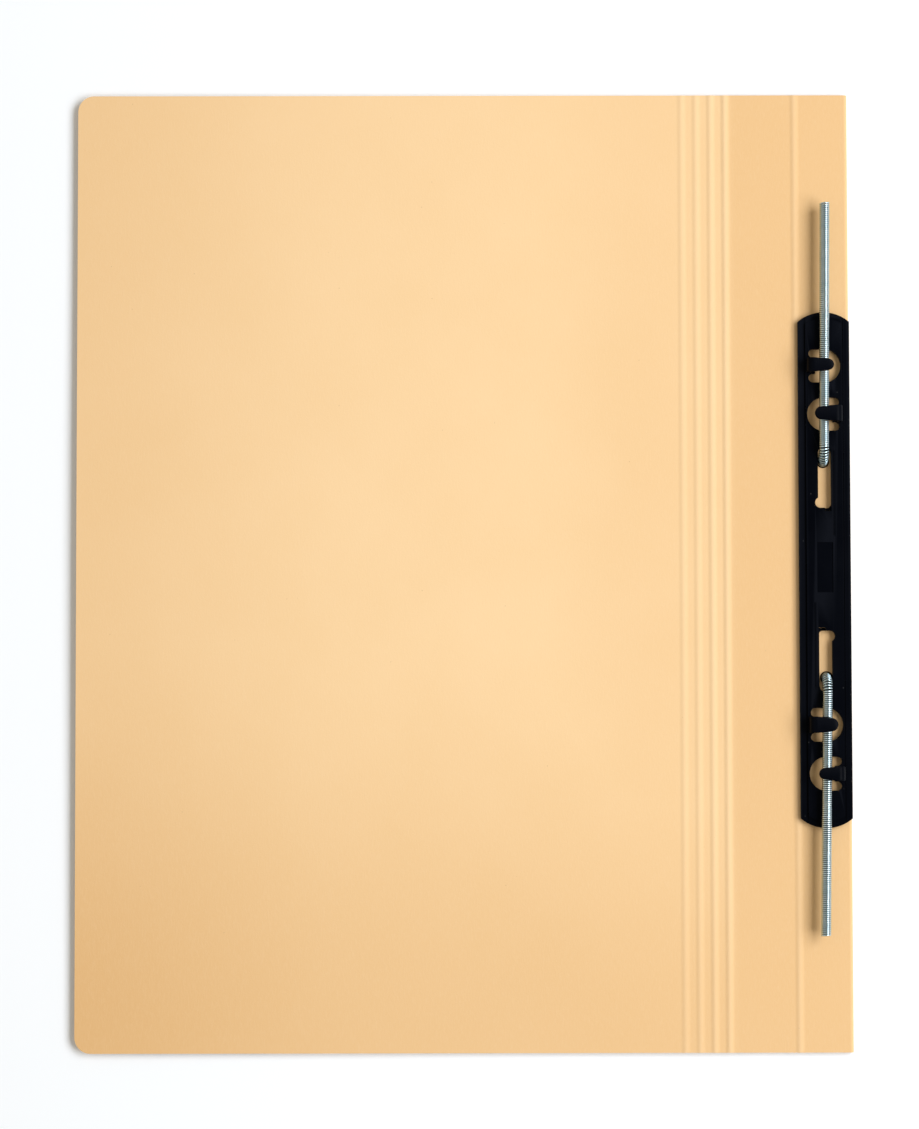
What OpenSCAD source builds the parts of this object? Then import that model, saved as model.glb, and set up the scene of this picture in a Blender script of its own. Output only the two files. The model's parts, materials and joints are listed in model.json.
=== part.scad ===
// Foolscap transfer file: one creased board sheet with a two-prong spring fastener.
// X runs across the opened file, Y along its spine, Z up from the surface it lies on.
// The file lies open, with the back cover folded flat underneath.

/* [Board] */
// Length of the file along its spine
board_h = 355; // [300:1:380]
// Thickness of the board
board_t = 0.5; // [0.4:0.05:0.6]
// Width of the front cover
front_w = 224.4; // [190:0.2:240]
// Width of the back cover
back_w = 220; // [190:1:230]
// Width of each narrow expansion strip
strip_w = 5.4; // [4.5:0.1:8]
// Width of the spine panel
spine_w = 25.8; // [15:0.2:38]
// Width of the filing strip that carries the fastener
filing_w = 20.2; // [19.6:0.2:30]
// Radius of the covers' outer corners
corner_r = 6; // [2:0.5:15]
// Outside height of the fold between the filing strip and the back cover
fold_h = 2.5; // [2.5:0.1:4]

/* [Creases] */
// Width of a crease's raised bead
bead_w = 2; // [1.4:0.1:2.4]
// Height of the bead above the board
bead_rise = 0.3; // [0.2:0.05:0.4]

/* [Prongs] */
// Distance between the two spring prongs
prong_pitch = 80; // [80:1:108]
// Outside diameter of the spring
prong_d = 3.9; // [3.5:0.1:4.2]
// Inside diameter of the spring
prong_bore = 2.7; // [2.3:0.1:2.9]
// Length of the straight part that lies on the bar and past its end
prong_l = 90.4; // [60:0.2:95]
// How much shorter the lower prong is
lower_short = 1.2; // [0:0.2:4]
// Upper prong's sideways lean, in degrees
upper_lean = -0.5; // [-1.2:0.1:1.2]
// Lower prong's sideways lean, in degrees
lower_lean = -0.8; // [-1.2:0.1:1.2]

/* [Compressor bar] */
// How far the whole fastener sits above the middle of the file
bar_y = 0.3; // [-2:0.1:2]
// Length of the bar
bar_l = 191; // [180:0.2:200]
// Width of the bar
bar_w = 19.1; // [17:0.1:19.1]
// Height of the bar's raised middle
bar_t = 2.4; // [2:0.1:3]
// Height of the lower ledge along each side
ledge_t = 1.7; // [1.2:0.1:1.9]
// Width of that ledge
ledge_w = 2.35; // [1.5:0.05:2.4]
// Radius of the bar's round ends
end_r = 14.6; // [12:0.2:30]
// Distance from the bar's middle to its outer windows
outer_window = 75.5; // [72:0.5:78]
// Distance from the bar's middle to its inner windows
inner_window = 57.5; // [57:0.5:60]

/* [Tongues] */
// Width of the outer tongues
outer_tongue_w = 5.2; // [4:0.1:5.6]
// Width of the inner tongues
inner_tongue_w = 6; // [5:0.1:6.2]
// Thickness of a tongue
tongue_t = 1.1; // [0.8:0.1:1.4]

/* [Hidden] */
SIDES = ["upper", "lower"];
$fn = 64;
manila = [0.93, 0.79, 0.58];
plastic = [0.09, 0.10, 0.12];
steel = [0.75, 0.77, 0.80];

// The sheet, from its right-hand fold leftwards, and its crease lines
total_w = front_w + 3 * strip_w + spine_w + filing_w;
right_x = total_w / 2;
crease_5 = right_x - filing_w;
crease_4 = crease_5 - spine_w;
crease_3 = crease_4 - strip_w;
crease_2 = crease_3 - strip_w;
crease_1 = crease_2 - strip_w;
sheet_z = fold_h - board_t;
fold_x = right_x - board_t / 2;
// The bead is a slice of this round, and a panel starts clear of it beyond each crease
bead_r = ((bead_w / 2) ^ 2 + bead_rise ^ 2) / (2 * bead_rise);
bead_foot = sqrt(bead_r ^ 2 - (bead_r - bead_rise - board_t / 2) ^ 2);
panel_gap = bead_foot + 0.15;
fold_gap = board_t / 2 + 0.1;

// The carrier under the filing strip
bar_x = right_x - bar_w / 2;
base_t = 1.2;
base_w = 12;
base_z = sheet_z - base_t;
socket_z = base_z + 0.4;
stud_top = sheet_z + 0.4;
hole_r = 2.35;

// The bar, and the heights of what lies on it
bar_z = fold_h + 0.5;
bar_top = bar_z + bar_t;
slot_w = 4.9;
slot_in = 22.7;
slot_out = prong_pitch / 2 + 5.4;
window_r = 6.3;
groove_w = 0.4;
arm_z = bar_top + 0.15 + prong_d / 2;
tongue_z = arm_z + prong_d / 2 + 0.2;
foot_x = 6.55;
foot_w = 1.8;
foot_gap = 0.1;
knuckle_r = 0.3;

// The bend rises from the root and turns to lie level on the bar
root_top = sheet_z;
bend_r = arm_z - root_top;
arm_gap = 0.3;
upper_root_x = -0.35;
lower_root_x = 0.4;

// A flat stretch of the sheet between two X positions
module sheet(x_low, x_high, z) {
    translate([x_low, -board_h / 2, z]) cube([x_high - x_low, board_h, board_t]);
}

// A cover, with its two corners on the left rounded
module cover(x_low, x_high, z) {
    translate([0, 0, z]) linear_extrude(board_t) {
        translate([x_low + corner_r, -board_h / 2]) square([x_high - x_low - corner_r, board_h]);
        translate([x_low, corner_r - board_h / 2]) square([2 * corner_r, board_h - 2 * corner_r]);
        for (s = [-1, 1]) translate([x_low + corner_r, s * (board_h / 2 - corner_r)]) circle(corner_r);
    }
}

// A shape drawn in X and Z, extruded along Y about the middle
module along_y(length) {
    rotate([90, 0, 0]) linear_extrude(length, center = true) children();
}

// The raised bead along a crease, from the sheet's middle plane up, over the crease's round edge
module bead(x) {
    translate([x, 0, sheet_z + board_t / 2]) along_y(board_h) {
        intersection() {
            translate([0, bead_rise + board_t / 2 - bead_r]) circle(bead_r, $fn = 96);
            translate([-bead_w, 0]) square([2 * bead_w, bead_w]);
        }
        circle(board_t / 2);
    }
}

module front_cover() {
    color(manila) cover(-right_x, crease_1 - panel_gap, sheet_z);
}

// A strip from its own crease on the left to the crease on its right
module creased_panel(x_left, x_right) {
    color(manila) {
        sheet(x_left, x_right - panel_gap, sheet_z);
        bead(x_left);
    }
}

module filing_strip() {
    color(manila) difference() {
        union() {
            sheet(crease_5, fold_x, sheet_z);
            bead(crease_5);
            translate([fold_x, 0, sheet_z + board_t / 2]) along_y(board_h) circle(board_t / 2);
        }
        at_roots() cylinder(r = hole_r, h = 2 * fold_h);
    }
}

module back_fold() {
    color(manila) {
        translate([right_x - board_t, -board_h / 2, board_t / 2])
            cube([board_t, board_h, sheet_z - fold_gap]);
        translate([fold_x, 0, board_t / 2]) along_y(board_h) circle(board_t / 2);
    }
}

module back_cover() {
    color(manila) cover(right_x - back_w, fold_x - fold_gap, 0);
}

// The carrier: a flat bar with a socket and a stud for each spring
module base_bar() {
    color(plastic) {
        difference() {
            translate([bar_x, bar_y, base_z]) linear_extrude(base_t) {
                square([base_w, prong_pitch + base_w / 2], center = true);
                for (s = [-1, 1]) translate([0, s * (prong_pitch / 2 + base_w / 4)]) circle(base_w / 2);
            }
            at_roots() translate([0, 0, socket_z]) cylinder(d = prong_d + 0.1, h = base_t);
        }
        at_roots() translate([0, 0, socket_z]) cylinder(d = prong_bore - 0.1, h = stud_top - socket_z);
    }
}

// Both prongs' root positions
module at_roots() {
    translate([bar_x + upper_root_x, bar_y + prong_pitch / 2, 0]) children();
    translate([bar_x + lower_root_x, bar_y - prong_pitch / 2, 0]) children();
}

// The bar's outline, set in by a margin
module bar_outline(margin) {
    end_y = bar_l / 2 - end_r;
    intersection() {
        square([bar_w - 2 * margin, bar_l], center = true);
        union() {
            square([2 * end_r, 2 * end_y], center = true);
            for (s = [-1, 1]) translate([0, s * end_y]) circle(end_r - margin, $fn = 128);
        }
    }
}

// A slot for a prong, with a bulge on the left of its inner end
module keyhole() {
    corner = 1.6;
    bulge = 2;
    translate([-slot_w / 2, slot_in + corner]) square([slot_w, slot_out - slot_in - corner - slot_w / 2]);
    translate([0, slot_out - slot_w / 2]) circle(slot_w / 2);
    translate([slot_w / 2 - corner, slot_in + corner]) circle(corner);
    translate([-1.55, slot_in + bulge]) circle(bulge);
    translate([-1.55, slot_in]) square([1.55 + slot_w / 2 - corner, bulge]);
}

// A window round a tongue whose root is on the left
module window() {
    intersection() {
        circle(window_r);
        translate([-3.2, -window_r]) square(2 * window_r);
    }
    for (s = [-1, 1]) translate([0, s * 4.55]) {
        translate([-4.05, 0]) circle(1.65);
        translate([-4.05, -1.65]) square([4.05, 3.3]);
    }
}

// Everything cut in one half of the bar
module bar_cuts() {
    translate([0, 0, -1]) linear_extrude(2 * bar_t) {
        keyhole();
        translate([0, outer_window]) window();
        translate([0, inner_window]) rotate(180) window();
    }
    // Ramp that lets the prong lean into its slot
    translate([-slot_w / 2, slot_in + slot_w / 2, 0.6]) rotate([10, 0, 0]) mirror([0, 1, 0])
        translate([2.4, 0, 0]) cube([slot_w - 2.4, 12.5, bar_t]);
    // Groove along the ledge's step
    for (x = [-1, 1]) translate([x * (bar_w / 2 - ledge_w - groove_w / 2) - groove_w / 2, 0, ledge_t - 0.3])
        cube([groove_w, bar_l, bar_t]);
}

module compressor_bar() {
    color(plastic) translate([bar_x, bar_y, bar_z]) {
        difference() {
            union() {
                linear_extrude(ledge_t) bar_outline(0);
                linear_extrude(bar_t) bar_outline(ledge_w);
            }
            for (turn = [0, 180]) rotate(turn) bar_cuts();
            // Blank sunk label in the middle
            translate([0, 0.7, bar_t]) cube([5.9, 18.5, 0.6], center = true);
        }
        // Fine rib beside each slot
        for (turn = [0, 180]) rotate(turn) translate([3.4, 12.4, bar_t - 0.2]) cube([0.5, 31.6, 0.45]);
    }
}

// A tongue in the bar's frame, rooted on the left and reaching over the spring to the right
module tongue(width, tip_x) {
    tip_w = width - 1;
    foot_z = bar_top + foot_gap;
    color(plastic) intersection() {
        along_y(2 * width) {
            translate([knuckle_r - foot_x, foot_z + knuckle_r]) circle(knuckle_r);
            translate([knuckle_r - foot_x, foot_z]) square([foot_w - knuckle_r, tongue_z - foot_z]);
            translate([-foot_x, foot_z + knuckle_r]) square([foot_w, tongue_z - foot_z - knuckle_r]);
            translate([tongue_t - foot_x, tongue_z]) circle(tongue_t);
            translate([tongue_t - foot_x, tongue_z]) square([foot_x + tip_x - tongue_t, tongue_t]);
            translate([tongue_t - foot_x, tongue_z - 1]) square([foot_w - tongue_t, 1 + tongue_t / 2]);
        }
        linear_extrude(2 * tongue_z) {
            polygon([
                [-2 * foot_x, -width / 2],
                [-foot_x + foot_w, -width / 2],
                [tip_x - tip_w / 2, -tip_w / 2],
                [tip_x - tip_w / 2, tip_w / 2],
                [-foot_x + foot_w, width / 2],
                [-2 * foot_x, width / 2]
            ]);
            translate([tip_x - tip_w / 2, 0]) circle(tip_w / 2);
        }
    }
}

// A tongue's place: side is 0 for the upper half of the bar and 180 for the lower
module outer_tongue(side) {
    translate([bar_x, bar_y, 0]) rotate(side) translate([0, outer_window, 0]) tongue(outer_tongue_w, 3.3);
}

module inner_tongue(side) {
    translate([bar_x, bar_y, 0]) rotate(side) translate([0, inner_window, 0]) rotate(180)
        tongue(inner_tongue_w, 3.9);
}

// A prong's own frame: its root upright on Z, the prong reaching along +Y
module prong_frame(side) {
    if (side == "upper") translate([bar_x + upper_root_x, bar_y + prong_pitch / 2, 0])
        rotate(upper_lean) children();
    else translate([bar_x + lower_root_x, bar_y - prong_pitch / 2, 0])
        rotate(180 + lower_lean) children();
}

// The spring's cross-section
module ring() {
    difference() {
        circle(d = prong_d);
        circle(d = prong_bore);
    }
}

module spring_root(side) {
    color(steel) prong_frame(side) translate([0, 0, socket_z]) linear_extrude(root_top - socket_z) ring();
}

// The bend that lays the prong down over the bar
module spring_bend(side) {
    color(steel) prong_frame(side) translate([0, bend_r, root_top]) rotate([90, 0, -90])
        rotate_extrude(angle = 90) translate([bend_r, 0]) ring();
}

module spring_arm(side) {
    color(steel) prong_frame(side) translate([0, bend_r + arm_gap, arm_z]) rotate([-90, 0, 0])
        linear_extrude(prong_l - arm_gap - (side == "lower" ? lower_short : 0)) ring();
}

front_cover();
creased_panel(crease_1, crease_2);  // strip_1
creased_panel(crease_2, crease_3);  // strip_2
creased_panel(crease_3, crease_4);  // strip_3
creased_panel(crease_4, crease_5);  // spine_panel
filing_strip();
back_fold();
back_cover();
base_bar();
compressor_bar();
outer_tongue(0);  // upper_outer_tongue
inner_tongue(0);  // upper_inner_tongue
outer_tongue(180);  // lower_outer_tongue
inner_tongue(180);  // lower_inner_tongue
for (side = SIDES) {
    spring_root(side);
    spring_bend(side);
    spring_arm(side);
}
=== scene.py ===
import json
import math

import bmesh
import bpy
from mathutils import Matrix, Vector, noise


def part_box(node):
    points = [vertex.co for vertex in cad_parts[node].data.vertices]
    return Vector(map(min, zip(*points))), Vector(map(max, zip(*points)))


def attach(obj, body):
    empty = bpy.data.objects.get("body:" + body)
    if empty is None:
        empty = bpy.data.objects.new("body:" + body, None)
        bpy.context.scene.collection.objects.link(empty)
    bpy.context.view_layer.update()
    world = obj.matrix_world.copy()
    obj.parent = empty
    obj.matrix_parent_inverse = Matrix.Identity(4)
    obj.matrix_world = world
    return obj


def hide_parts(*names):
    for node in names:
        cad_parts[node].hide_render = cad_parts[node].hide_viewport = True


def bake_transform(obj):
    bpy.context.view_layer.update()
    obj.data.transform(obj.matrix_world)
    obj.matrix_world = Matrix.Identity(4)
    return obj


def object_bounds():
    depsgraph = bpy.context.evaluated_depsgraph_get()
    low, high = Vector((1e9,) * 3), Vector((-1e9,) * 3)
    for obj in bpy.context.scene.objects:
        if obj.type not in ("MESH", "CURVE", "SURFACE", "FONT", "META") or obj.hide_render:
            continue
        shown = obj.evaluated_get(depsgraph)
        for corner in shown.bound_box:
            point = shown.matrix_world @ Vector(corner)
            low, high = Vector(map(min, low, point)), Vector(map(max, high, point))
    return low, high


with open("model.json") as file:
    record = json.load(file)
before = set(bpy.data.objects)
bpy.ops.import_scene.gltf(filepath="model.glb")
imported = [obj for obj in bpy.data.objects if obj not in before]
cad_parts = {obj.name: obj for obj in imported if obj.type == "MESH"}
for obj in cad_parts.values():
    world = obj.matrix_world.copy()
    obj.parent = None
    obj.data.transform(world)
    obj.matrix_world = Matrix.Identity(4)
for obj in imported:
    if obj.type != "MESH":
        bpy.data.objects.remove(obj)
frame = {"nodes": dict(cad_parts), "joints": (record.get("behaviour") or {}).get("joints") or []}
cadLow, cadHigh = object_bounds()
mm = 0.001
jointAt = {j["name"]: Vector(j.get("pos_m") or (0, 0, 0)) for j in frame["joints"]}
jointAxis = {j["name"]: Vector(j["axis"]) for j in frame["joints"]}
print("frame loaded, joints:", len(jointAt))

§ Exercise
Both the line with "front_cover();" and the line with "cad_parts[node].hide_render = cad_parts[node].hide_viewport" belong in the answer; write them out exactly, with every line between.

§ Result below
front_cover();
creased_panel(crease_1, crease_2);  // strip_1
creased_panel(crease_2, crease_3);  // strip_2
creased_panel(crease_3, crease_4);  // strip_3
creased_panel(crease_4, crease_5);  // spine_panel
filing_strip();
back_fold();
back_cover();
base_bar();
compressor_bar();
outer_tongue(0);  // upper_outer_tongue
inner_tongue(0);  // upper_inner_tongue
outer_tongue(180);  // lower_outer_tongue
inner_tongue(180);  // lower_inner_tongue
for (side = SIDES) {
    spring_root(side);
    spring_bend(side);
    spring_arm(side);
}
=== scene.py ===
import json
import math

import bmesh
import bpy
from mathutils import Matrix, Vector, noise


def part_box(node):
    points = [vertex.co for vertex in cad_parts[node].data.vertices]
    return Vector(map(min, zip(*points))), Vector(map(max, zip(*points)))


def attach(obj, body):
    empty = bpy.data.objects.get("body:" + body)
    if empty is None:
        empty = bpy.data.objects.new("body:" + body, None)
        bpy.context.scene.collection.objects.link(empty)
    bpy.context.view_layer.update()
    world = obj.matrix_world.copy()
    obj.parent = empty
    obj.matrix_parent_inverse = Matrix.Identity(4)
    obj.matrix_world = world
    return obj


def hide_parts(*names):
    for node in names:
        cad_parts[node].hide_render = cad_parts[node].hide_viewport = True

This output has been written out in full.